Adaptive fixed-time fault-tolerant trajectory tracking control for disturbed robotic manipulator.
Journal:
PloS one
Published Date:
Jun 25, 2025
Abstract
This article introduces a fixed-time trajectory control method for robotic manipulators, aimed at improving trajectory precision despite external disturbances, actuator faults, and uncertainties. Initially, a fast fixed-time nonsingular terminal sliding surface (FFNTSS) is utilized, featuring a bounded convergence time that remains unaffected by the initial conditions. This sliding surface not only prevents the occurrence of singularity but also guarantees fast convergence.

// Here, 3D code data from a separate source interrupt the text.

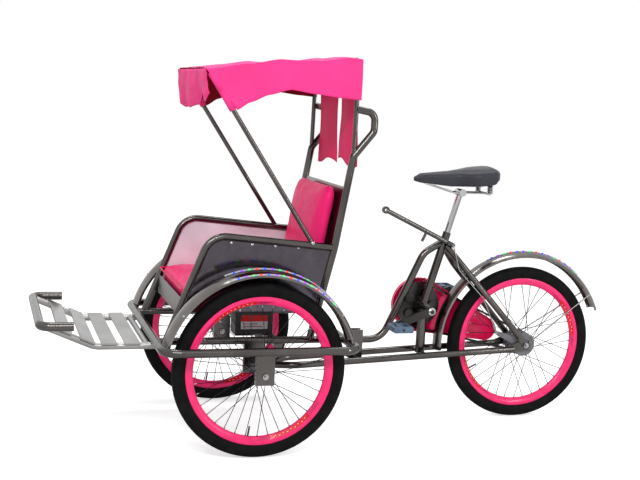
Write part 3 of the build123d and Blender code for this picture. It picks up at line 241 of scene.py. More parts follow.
def plastic(name, colour, roughness=0.45):
    """Moulded plastic with a spark-eroded grain and scuffs."""
    s = Shade(name, colour, roughness=roughness)
    scuff = s.noise(45, 7)
    s.feed("Base Color", s.ramp(scuff, [(0.35, tint(colour, 0.8)), (0.75, tint(colour, 1.35))]))
    s.bump(s.noise(700, 2), 0.2, 0.0005)
    s.feed("Roughness", s.range(scuff, roughness * 0.8, roughness * 1.3))
    return s.material


M = {
    # Tubes: the darkened steel colour, a painted dark reflection.
    "steel": polished_steel("polished_stainless", STEEL_PAINTED_DARK, 0.17),
    # A lighter copy of the same steel, as painted highlight on the fenders and back board.
    "sheet": polished_steel("stainless_sheet_painted_highlight", tint(STEEL_PAINTED_DARK, 1.9), 0.17),
    # Seat side sheets: a dark copy (painted shade and dark reflection) for the left and a pale copy (painted
    # light and reflection) for the right.
    "painted_dark_seat_sheet": polished_steel("seat_sheet_painted_dark_reflection", (0.115, 0.100, 0.120), 0.15),
    "panel": brushed_steel("seat_sheet_painted_light_reflection", (0.80, 0.80, 0.88), 0.5, (0.05, 1, 1), 0.35),
    "brushed": brushed_steel("brushed_stainless", (0.30, 0.295, 0.28), 0.36, (1, 0.05, 1)),
    "slat": brushed_steel("footboard_sheet", (0.36, 0.355, 0.35), 0.34, (1, 0.05, 1)),
    "plated": polished_steel("zinc_plated", (0.36, 0.36, 0.37), 0.2),
    "chrome": polished_steel("chrome_plate", (0.55, 0.55, 0.56), 0.08),
    "dark": polished_steel("dark_steel", (0.05, 0.048, 0.047), 0.3),
    "spoke": polished_steel("spoke_steel", (0.022, 0.022, 0.024), 0.35),
    "alloy": plastic("cast_alloy", (0.13, 0.128, 0.14), 0.42),
    "rim": paint("pink_rim", (1.0, 0.020, 0.18), 0.3),
    "case": paint("pink_enamel", (0.85, 0.006, 0.11), 0.25),
    "rubber": rubber("tyre_rubber"),
    "seat": vinyl("seat_vinyl", (1.0, 0.018, 0.19), 0.4),
    "piping": vinyl("seat_piping", (0.80, 0.008, 0.10), 0.4),
    "canopy": canopy_cloth("canopy_cloth", (1.0, 0.045, 0.26)),
    # A darker copy of the canopy cloth for its inner side, as painted shade.
    "painted_shade_cloth": canopy_cloth("canopy_cloth_painted_shade", CLOTH_PAINTED_SHADE),
    "curtain": canopy_cloth("curtain_cloth", (1.0, 0.022, 0.16)),
    "saddle": vinyl("saddle_vinyl", (0.040, 0.042, 0.052), 0.36, 0.2),
    "black": plastic("black_plastic", (0.012, 0.012, 0.013)),
    "blue": plastic("pedal_plastic", (0.075, 0.125, 0.19)),
    "white": paint("white_film", (0.75, 0.75, 0.75), 0.35),
    "red": paint("red_film", (0.80, 0.002, 0.003), 0.35),
    "print": paint("dark_film", (0.20, 0.012, 0.03), 0.3),
    "clear": paint("clear_tube", (0.55, 0.56, 0.60), 0.12),
}
LED_COLOURS = {
    "green": (0.02, 0.75, 0.16),
    "violet": (0.30, 0.04, 0.95),
    "blue": (0.04, 0.07, 0.95),
    "red": (0.95, 0.03, 0.03),
}
for colour_name, colour in LED_COLOURS.items():
    led = Shade(f"led_{colour_name}", colour, roughness=0.25)
    led.set("Emission Color", (*colour, 1))
    led.set("Emission Strength", 0.9)
    M[f"led_{colour_name}"] = led.material

NODE_LOOKS = {
    "steel": "base_bows base_rails seat_frame front_bumper rear_bow left_back_post right_back_post "
    "canopy_hoop lower_frame upper_frame seat_stays brake_lever",
    # The fenders and back board take the lighter copy of the steel, a painted highlight.
    "sheet": "left_front_fender right_front_fender rear_fender back_board",
    "brushed": "seat_pan",
    "slat": "footboard",
    "plated": "left_front_axle right_front_axle rear_axle brake_rod",
    "chrome": "saddle_post",
    "dark": "chain crank_set",
    "alloy": "brake_plate",
    "case": "chain_case",
    "black": "battery",
    "blue": "left_pedal right_pedal",
    "rim": "left_front_rim right_front_rim rear_rim",
}
for look, names in NODE_LOOKS.items():
    for name in names.split():
        mesh = NODES[name].data
        mesh.materials.clear()
        mesh.materials.append(M[look])

# Each seat side is tube and sheet in one node: only the faces in the sheet's plane get the sheet's look. The
# two sheets are one stainless painted as shaded and lit copies: the left one dark as painted shade and
# reflection, the right one pale as painted light and reflection.
for name, look in (("left_seat_side", "painted_dark_seat_sheet"), ("right_seat_side", "panel")):
    mesh = NODES[name].data
    mesh.materials.clear()
    mesh.materials.append(M["steel"])
    mesh.materials.append(M[look])
    facing = [face for face in mesh.polygons if abs(face.normal.y) > 0.999]
    plane = sum(face.center.y * face.area for face in facing) / sum(face.area for face in facing)
    for face in facing:
        if abs(face.center.y - plane) < 0.003:
            face.material_index = 1


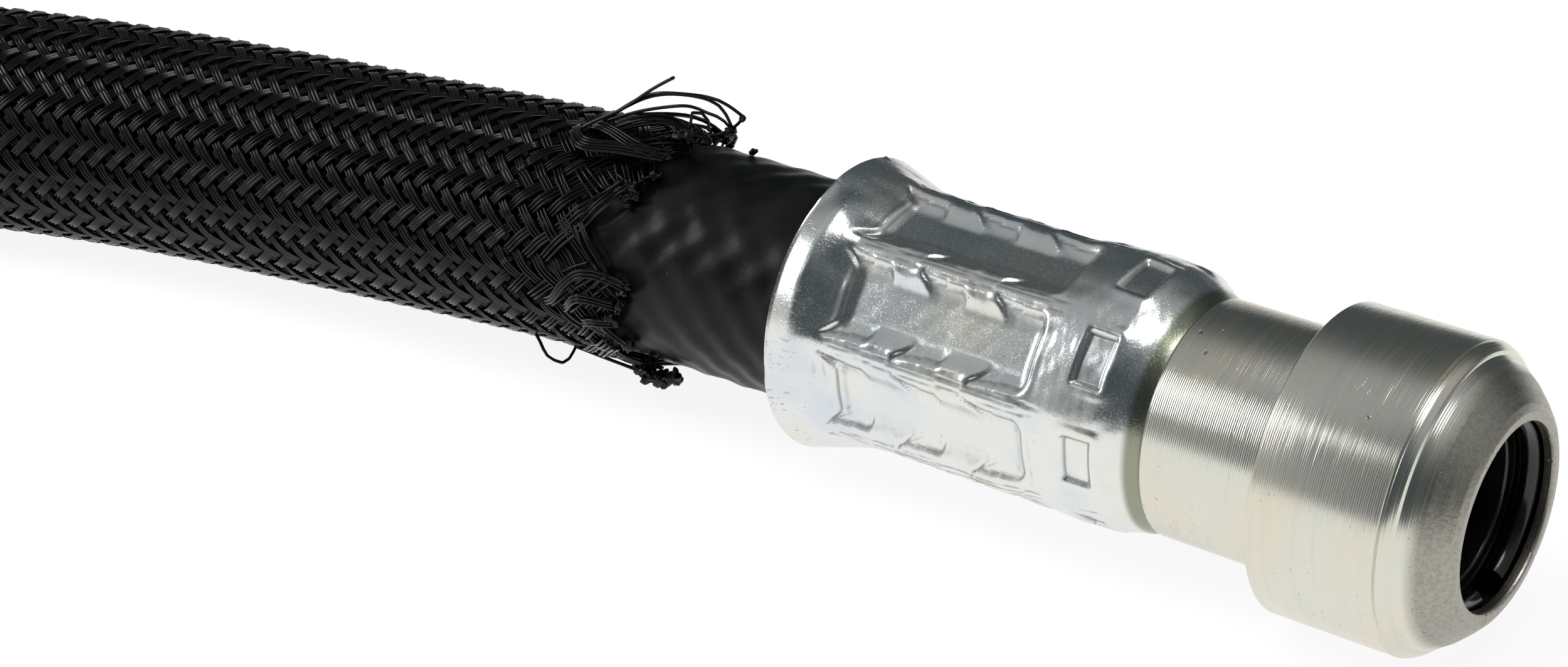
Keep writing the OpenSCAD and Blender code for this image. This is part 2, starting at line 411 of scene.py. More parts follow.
def braidPiece(name, way, start, end, step, arcSteps):
    along = np.linspace(start, end, int((end - start) / step) + 1)
    grid = np.meshgrid(np.arange(sleeve["carriers"]), along, indexing="ij")
    turn = strandTurn(grid[1], grid[0], way)
    radius = sleeve["middle"] + sleeve["weave"] * weaveHeight(turn, way)
    centre = onHose(grid[1], turn, radius)
    outward = onHose(grid[1], turn, radius + 1) - centre
    return strandMesh(name, sweepProfile(centre, outward, strandProfile(arcSteps)))


def makeSleeve():
    pieces = []
    start, nearEnd, end = sleeve["start"], sleeve["nearEnd"], hoseEnd - sleeve["start"]
    middle = (nearEnd + end) / 2
    near, far = (sleeve["nearStep"], sleeve["nearArc"]), (sleeve["farStep"], sleeve["farArc"])
    for way, side in ((1, "Right"), (-1, "Left")):
        pieces.append(braidPiece("sleeveNear" + side, way, start, nearEnd, *near))
        pieces.append(braidPiece("sleeveMiddle" + side, way, nearEnd, middle, *far))
        pieces.append(braidPiece("sleeveFar" + side, way, middle, end, *far))
    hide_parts("braided_sleeve")
    return pieces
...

Subsequently, building upon the FFNTSS and adaptive methodology, a novel approach termed continuous adaptive fixed-time nonsingular terminal sliding mode fault-tolerant control (CAFNTSMFTC) is introduced. According to the Lyapunov theorem, rigorous analysis demonstrates that the sliding mode variables and tracking errors of the closed-loop system converge to a small neighborhood of the origin within a fixed-time frame. Moreover, by approximating the square of the uncertainty's upper bound, the devised CAFNTSMFTC approach eliminates the need for the boundary layer commonly imposed in existing adaptive fixed-time control approaches. Lastly, comprehensive comparative simulations are conducted employing the PUMA560 robot. These simulations validate the proposed control strategy, underscoring its ability to achieve precise trajectory tracking and fast convergence, even when facing uncertainties, disturbances, and actuator faults. Moreover, the proposed control strategy for the robot manipulator is distinguished by its continuity and demonstrates dynamics in which chattering is mitigated.